Base-case 2027 prediction: a steadier market than 2026, with clearer winners.
Resilient properties and well-managed developments should see firmer demand and better price support.
Risk-exposed properties may face a structural discount unless upgraded or mitigated.
Construction and infrastructure-linked opportunities improve, but only where execution is credible.
Practical “signals” that will tell you whether 2027 will be stronger or softer
Instead of guessing, watch these signals through 2026:
BOJ policy direction and inflation trend (a stable rate environment supports transactions)
Insurance availability and premiums in flood/coastal/slope-risk zones (this can shift demand faster than interest rates)
Speed of rebuilding and infrastructure restoration post-Melissa (roads, utilities, drainage)
Tourism arrivals and earnings trajectory (rental yields and investor appetite follow)
NHT policy adjustments (loan limits and targeted programmes can keep the base of the market alive)
Bottom line
Jamaica in 2026 is not a market defined by a single direction. It’s a market defined by selection.

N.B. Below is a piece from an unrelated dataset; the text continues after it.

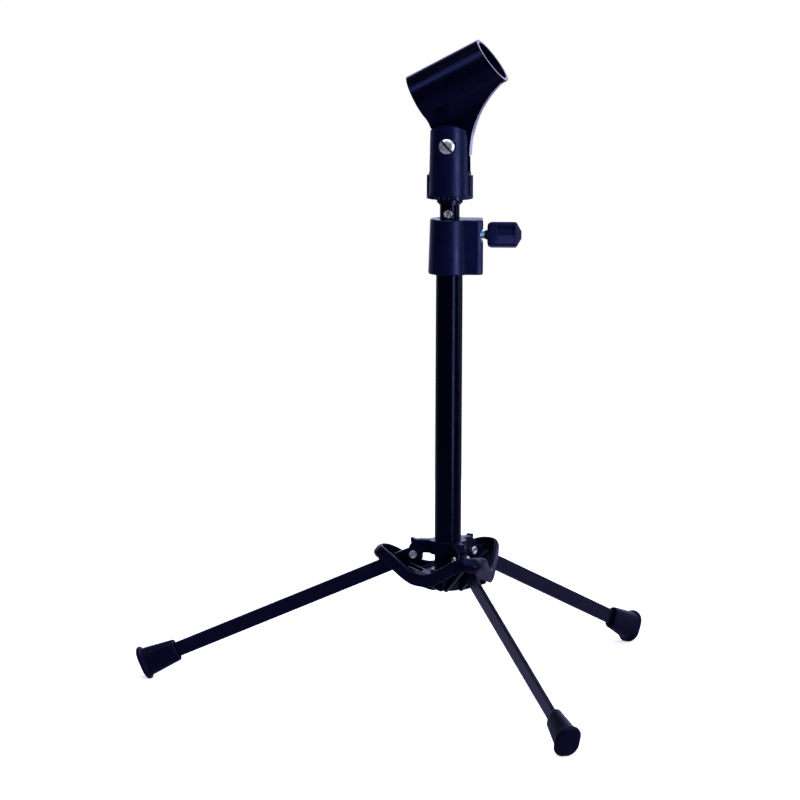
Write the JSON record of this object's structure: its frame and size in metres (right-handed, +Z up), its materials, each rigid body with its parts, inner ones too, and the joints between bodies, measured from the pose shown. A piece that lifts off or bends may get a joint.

The biggest change is psychological but measurable: buyers are moving from “pretty and promising” to “proven and protected.” That shift will reward better sites, stronger construction standards, credible building management, and energy/water resilience. By 2027, that preference won’t feel like a trend—it will feel like the default operating system of the market.
Disclaimer:
This article is provided for general informational purposes only and does not constitute financial, investment, legal, or real estate advice. Market conditions, regulations, and economic indicators may change, and readers should conduct their own due diligence and consult qualified professionals before making any property or investment decisions. The views expressed are based on current market observations and publicly available information at the time of publication and may not reflect future developments.